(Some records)
:::
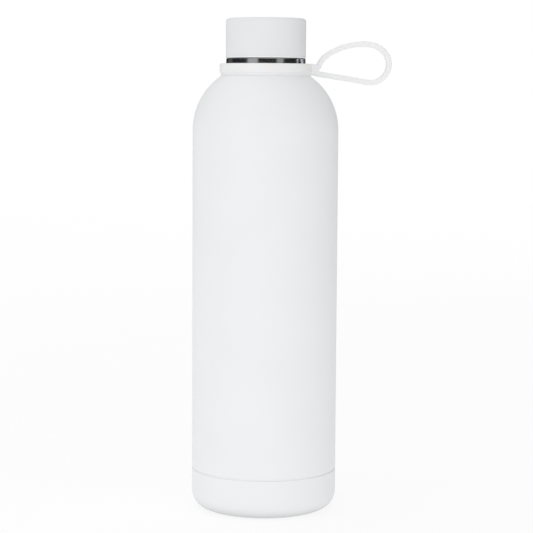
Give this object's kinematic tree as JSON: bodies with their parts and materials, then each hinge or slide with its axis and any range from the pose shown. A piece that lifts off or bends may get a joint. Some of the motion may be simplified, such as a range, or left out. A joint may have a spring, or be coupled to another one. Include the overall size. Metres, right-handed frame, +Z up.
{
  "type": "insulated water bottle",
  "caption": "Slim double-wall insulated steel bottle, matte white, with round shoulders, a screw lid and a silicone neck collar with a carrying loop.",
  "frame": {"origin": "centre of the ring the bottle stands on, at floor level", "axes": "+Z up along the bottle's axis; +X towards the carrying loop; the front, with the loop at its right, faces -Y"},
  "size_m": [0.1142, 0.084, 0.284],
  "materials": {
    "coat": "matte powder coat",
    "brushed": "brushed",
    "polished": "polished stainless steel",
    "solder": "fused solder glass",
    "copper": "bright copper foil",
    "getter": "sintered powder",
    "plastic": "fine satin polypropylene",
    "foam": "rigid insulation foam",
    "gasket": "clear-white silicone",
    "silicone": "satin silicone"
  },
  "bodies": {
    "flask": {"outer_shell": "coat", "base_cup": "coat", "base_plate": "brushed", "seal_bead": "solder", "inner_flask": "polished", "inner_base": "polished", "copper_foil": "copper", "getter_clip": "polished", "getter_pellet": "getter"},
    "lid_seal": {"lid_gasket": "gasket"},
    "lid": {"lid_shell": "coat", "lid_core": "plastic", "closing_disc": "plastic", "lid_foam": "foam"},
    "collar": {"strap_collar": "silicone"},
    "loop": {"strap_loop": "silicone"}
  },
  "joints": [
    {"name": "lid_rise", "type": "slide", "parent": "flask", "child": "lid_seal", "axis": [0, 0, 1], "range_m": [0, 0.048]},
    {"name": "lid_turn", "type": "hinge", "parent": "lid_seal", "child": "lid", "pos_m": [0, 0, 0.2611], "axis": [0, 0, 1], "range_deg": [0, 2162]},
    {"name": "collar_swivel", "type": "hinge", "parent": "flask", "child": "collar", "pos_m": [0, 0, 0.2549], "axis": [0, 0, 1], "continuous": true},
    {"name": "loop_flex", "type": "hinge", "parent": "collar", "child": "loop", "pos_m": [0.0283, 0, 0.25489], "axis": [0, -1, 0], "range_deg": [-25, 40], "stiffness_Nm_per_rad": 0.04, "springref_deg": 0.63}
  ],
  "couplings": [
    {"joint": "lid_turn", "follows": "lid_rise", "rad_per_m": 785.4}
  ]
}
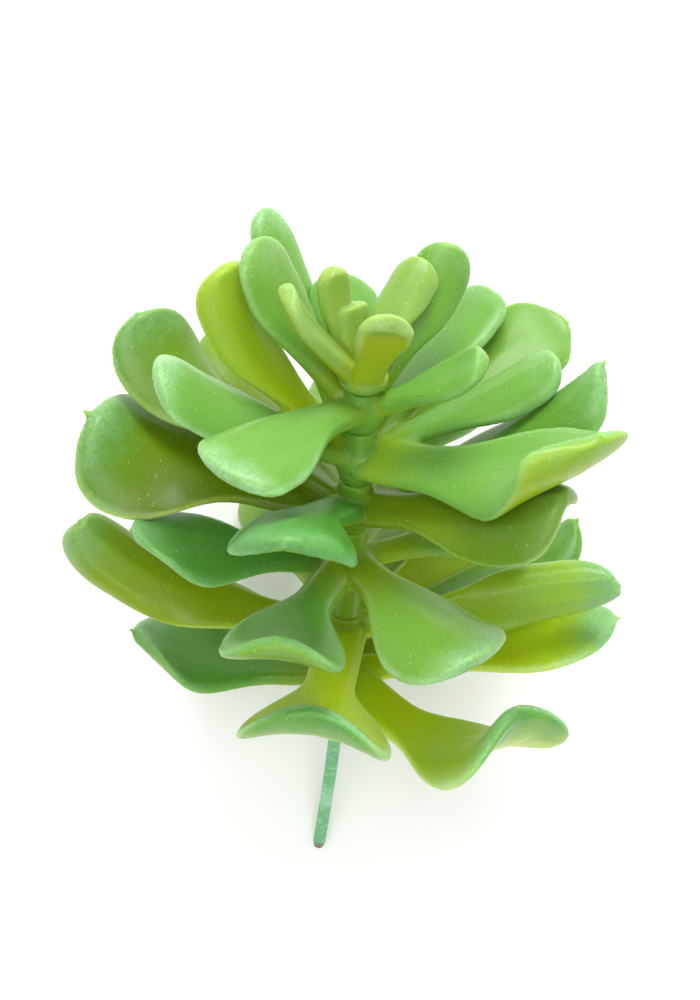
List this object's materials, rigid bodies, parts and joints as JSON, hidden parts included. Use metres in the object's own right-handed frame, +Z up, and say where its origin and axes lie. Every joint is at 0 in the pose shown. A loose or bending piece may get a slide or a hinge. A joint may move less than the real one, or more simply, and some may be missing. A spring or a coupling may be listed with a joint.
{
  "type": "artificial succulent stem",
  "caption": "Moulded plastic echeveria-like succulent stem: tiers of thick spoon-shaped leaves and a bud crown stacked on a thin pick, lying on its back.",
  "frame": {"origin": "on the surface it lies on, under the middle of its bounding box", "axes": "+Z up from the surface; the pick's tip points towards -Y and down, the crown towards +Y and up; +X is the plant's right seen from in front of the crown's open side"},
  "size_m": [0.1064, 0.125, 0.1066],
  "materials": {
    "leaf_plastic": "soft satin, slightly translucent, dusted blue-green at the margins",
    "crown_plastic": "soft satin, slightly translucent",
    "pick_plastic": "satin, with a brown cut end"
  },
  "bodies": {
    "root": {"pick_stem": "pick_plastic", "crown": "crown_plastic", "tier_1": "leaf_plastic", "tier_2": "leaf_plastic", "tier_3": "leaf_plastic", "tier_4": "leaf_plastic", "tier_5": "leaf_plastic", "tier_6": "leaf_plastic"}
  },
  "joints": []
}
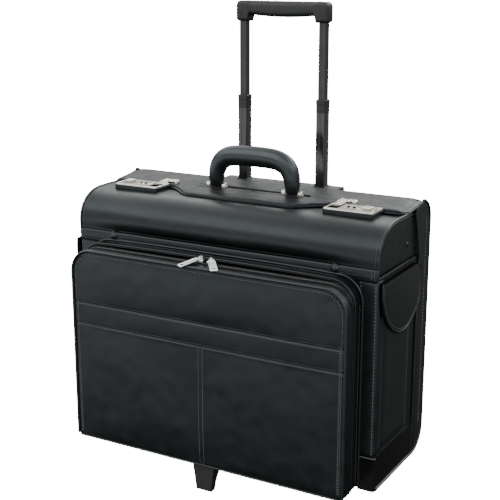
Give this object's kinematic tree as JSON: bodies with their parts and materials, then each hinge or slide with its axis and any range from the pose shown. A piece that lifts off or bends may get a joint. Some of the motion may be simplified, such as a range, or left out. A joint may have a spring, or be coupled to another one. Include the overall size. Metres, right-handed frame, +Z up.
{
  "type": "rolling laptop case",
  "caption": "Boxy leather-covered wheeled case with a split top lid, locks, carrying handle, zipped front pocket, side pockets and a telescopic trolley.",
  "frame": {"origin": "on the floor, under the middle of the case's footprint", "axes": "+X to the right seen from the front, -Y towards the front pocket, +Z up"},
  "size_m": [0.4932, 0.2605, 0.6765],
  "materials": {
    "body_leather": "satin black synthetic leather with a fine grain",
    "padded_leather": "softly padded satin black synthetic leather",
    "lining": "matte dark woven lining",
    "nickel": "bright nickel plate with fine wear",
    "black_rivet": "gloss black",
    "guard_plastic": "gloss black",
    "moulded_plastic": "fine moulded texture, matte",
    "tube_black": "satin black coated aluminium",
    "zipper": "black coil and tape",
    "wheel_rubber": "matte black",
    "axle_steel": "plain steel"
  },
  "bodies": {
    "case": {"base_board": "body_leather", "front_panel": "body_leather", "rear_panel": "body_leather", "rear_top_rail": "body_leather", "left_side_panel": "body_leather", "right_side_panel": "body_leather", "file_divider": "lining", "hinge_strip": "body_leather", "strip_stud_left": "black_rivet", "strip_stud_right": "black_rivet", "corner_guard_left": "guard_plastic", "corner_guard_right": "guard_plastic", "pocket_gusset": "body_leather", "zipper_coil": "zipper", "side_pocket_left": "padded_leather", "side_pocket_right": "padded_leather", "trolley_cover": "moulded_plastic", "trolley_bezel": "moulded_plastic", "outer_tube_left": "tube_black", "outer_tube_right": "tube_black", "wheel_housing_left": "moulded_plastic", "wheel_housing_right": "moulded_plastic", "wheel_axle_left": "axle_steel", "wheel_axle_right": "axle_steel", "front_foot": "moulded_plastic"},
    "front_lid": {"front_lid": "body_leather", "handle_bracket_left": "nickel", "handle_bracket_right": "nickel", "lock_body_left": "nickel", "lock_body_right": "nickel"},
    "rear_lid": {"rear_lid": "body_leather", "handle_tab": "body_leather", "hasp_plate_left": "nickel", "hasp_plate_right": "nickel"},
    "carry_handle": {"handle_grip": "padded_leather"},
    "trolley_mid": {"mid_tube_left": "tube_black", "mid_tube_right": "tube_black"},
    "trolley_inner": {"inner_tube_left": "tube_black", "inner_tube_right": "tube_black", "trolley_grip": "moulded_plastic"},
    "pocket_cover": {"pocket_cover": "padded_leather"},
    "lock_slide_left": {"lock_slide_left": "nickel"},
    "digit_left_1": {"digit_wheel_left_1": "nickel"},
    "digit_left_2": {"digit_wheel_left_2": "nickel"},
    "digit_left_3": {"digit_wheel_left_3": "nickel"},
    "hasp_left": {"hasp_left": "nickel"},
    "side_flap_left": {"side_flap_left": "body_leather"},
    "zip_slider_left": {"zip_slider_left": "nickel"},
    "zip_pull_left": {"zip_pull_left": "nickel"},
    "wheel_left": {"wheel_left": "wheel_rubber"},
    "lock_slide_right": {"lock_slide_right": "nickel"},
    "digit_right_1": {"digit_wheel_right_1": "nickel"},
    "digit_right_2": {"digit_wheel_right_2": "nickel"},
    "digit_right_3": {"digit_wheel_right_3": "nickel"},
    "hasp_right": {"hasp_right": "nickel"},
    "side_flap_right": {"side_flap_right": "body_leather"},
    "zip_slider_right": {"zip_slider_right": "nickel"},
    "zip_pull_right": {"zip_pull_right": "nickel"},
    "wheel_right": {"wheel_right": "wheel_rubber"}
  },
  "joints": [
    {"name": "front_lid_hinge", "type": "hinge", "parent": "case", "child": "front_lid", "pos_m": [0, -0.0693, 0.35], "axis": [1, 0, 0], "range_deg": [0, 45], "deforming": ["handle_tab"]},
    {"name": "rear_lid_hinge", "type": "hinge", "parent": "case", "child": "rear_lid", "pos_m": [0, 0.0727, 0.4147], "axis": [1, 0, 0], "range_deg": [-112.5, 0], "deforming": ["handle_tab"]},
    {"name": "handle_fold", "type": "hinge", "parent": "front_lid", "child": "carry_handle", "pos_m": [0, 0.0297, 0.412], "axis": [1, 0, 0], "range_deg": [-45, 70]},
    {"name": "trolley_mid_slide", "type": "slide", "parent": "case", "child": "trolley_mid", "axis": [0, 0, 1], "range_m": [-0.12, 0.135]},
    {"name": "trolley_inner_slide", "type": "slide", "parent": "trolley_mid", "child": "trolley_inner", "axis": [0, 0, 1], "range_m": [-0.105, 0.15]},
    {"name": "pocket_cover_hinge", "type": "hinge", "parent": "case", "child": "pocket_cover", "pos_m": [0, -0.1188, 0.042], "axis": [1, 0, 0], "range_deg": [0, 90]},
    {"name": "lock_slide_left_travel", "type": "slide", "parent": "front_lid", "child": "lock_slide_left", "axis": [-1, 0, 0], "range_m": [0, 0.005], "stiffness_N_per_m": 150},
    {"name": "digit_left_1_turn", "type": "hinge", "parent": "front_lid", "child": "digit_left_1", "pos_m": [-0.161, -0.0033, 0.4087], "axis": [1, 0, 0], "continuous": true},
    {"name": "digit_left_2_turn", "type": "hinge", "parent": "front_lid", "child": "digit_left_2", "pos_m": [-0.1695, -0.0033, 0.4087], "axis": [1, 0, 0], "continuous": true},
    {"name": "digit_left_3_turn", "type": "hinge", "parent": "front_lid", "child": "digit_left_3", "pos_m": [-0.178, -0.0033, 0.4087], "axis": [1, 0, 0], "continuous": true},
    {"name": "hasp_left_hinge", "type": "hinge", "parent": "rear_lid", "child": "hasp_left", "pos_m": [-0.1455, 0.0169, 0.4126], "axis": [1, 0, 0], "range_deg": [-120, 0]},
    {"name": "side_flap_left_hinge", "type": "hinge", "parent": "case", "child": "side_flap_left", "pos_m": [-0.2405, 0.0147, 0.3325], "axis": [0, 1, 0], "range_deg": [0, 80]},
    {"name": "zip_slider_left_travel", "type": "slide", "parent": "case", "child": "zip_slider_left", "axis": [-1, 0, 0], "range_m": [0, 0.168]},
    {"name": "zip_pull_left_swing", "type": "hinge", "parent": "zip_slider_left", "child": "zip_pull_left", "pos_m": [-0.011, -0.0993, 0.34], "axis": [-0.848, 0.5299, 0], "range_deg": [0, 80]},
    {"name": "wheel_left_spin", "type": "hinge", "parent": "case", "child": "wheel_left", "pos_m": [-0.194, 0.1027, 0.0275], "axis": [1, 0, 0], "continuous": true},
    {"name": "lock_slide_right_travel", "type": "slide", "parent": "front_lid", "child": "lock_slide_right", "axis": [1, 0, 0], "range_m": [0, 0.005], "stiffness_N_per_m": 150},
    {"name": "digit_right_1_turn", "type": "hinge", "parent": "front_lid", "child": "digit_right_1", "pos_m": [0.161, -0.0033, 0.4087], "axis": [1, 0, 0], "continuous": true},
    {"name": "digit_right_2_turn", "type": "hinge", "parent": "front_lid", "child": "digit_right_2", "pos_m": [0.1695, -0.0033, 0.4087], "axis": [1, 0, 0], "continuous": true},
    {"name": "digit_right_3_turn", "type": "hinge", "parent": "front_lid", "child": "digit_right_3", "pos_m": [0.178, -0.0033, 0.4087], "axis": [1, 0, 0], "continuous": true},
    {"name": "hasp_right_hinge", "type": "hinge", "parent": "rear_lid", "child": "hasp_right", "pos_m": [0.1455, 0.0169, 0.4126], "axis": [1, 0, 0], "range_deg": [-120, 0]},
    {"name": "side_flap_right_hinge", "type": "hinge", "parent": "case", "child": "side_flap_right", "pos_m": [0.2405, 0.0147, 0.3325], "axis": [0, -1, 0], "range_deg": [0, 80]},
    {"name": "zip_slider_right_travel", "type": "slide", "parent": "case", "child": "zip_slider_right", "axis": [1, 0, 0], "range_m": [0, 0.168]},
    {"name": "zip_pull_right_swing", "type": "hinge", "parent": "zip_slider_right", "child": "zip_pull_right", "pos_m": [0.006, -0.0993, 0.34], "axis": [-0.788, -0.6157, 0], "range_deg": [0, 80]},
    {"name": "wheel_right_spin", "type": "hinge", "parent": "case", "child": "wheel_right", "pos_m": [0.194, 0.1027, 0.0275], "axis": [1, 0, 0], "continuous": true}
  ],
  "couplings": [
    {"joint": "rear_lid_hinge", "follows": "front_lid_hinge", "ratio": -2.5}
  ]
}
:::
*The problem*
Pull out each line of the listing that holds the string "axes".

*Expected answer*
  "frame": {"origin": "centre of the ring the bottle stands on, at floor level", "axes": "+Z up along the bottle's axis; +X towards the carrying loop; the front, with the loop at its right, faces -Y"},
List this object's materials, rigid bodies, parts and joints as JSON, hidden parts included. Use metres in the object's own right-handed frame, +Z up, and say where its origin and axes lie. Every joint is at 0 in the pose shown. A loose or bending piece may get a slide or a hinge. A joint may move less than the real one, or more simply, and some may be missing. A spring or a coupling may be listed with a joint.
  "frame": {"origin": "on the surface it lies on, under the middle of its bounding box", "axes": "+Z up from the surface; the pick's tip points towards -Y and down, the crown towards +Y and up; +X is the plant's right seen from in front of the crown's open side"},
  "frame": {"origin": "on the floor, under the middle of the case's footprint", "axes": "+X to the right seen from the front, -Y towards the front pocket, +Z up"},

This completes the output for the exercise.